Exercise prompt: Please output exactly the lines of the material from the first through the line containing "bead_clearance = 0.3", and nothing more.

Data segment:

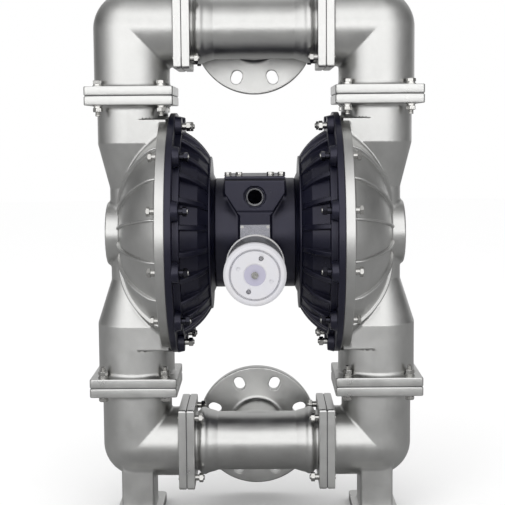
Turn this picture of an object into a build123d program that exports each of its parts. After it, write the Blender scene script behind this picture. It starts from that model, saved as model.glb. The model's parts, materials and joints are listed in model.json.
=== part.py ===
from build123d import *
from math import cos, radians, sin, sqrt
import os

# Air operated diaphragm pump with 80 mm ports, in millimetres.
# Heights are worked out from the shaft axis, and each piece is lifted by
# shaft_height when it is written, so that the feet stand on z = 0.
# X runs along the shaft, the silencer faces -Y and the ports face +Y.

# Overall layout
shaft_height = 460.0
column_offset = 192.5
upper_joint_rise = 216.5
lower_joint_drop = 238.5
discharge_rise = 321.0
inlet_drop = 338.5
manifold_joint_offset = 110.8

# Pipes, plates and walls of the wet castings
upper_elbow_radius = 59.6
upper_chamber_pipe_radius = 55.7
lower_chamber_pipe_radius = 60.6
lower_elbow_radius = 55.3
casting_wall = 7.0
joint_plate_width = 137.0
joint_plate_thickness = 14.0
joint_bolt_spacing = 98.0
manifold_plate_width = 128.0
manifold_plate_thickness = 12.0
manifold_bolt_spacing = 96.0
plate_corner_radius = 4.0
gasket_thickness = 1.0
gasket_inset = 1.5

# Clamped rims of the two chambers
clamp_offset = 132.0
rim_radius = 184.0
outer_rim_thickness = 15.0
inner_rim_radius = 190.0
inner_rim_thickness = 10.0
clamp_circle_radius = 174.5
clamp_bolt_count = 12
chamber_mouth_radius = 146.0
bead_inner_radius = 150.0
bead_outer_radius = 160.0
bead_half_depth = 4.0
bead_clearance = 0.3

# Outer, liquid side chamber
dome_root_radius = 165.0
dome_bulge_offset = 193.5
dome_bulge_radius = 115.5
boss_radius = 50.0
boss_start_offset = 212.0
boss_face_offset = 235.0
boss_edge_round = 3.0
web_end_rise = 180.5
stud_end_inset = 2.5
taper_start_rise = 142.5
taper_end_rise = 73.0
waist_radius = 38.0
dome_rib_count = 16
dome_rib_thickness = 4.0
dome_rib_height = 5.0
outer_chamber_wall = 8.0

# Inner, air side chamber
neck_radius = 86.5
center_half_length = 62.4
hub_disc_radius = 121.0
hub_disc_offset = 68.0
hub_disc_thickness = 2.6
hub_cone_radius = 99.0
air_rib_count = 24
air_rib_thickness = 6.0
air_rib_depth = 9.0
air_chamber_wall = 8.0
dish_bulge_offset = 84.0
dish_bulge_radius = 140.0
dish_end_radius = 162.0
lug_ring_radius = 166.0
lug_back_offset = 112.0
lug_radius = 14.5
air_chamber_floor = 78.0

# Centre body, its front block and the valve gear
block_half_width = 46.0
block_front = 100.0
block_rear = 46.0
block_top_rise = 86.9
block_shoulder_rise = 67.0
block_waist_rise = 32.5
block_waist_half_width = 23.7
block_groove_rise = 38.7
block_groove_width = 1.2
block_groove_depth = 1.0
block_head_setback = 20.0
chest_half_length = 30.0
chest_front = 62.0
chest_rear = 4.0
chest_overlap = 8.0
cover_thickness = 5.5
cover_bolt_edge = 5.5
cover_bolt_inner_x = 23.8
cover_bolt_row_inset = 7.0
cover_thread_depth = 14.0
cover_gasket_thickness = 0.7
cover_front = 96.0
cover_rear = 44.0
valve_axis_y = -28.0
valve_axis_rise = 50.0
sleeve_radius = 18.0
sleeve_port_pitch = 12.0
sleeve_port_radius = 2.5
sleeve_port_rows = 2
spool_radius = 12.0
spool_groove_radius = 8.0
spool_half_length = 34.0
spool_groove_offset = 14.0
spool_groove_half_width = 6.0
spool_travel = 8.0
spool_end_room = 8.0
end_plug_socket_radius = 6.0
end_plug_socket_depth = 6.0
inlet_rise = 61.5
inlet_thread_radius = 12.06
inlet_passage_radius = 11.0
inlet_bush_radius = 13.6
inlet_bush_length = 16.0
inlet_recess_radius = 16.2
inlet_recess_depth = 1.5
inlet_bush_stand = 0.3
label_width = 45.0
label_top_rise = 19.5
label_height = 26.0
label_thickness = 0.8
rivet_radius = 1.5
rivet_head_radius = 2.4
rivet_head_height = 0.8
rivet_length = 4.0
rivet_inset = 3.0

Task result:
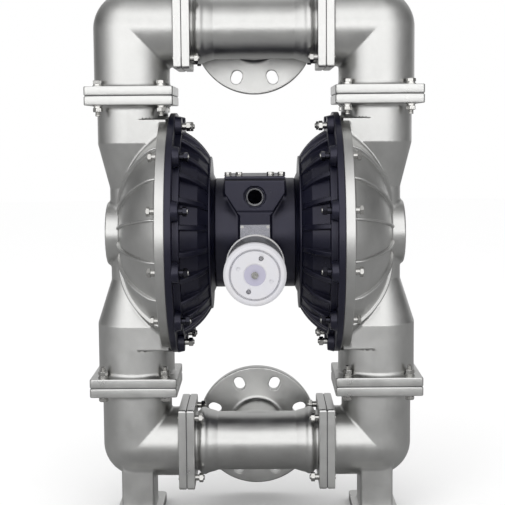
Turn this picture of an object into a build123d program that exports each of its parts. After it, write the Blender scene script behind this picture. It starts from that model, saved as model.glb. The model's parts, materials and joints are listed in model.json.
=== part.py ===
from build123d import *
from math import cos, radians, sin, sqrt
import os

# Air operated diaphragm pump with 80 mm ports, in millimetres.
# Heights are worked out from the shaft axis, and each piece is lifted by
# shaft_height when it is written, so that the feet stand on z = 0.
# X runs along the shaft, the silencer faces -Y and the ports face +Y.

# Overall layout
shaft_height = 460.0
column_offset = 192.5
upper_joint_rise = 216.5
lower_joint_drop = 238.5
discharge_rise = 321.0
inlet_drop = 338.5
manifold_joint_offset = 110.8

# Pipes, plates and walls of the wet castings
upper_elbow_radius = 59.6
upper_chamber_pipe_radius = 55.7
lower_chamber_pipe_radius = 60.6
lower_elbow_radius = 55.3
casting_wall = 7.0
joint_plate_width = 137.0
joint_plate_thickness = 14.0
joint_bolt_spacing = 98.0
manifold_plate_width = 128.0
manifold_plate_thickness = 12.0
manifold_bolt_spacing = 96.0
plate_corner_radius = 4.0
gasket_thickness = 1.0
gasket_inset = 1.5

# Clamped rims of the two chambers
clamp_offset = 132.0
rim_radius = 184.0
outer_rim_thickness = 15.0
inner_rim_radius = 190.0
inner_rim_thickness = 10.0
clamp_circle_radius = 174.5
clamp_bolt_count = 12
chamber_mouth_radius = 146.0
bead_inner_radius = 150.0
bead_outer_radius = 160.0
bead_half_depth = 4.0
bead_clearance = 0.3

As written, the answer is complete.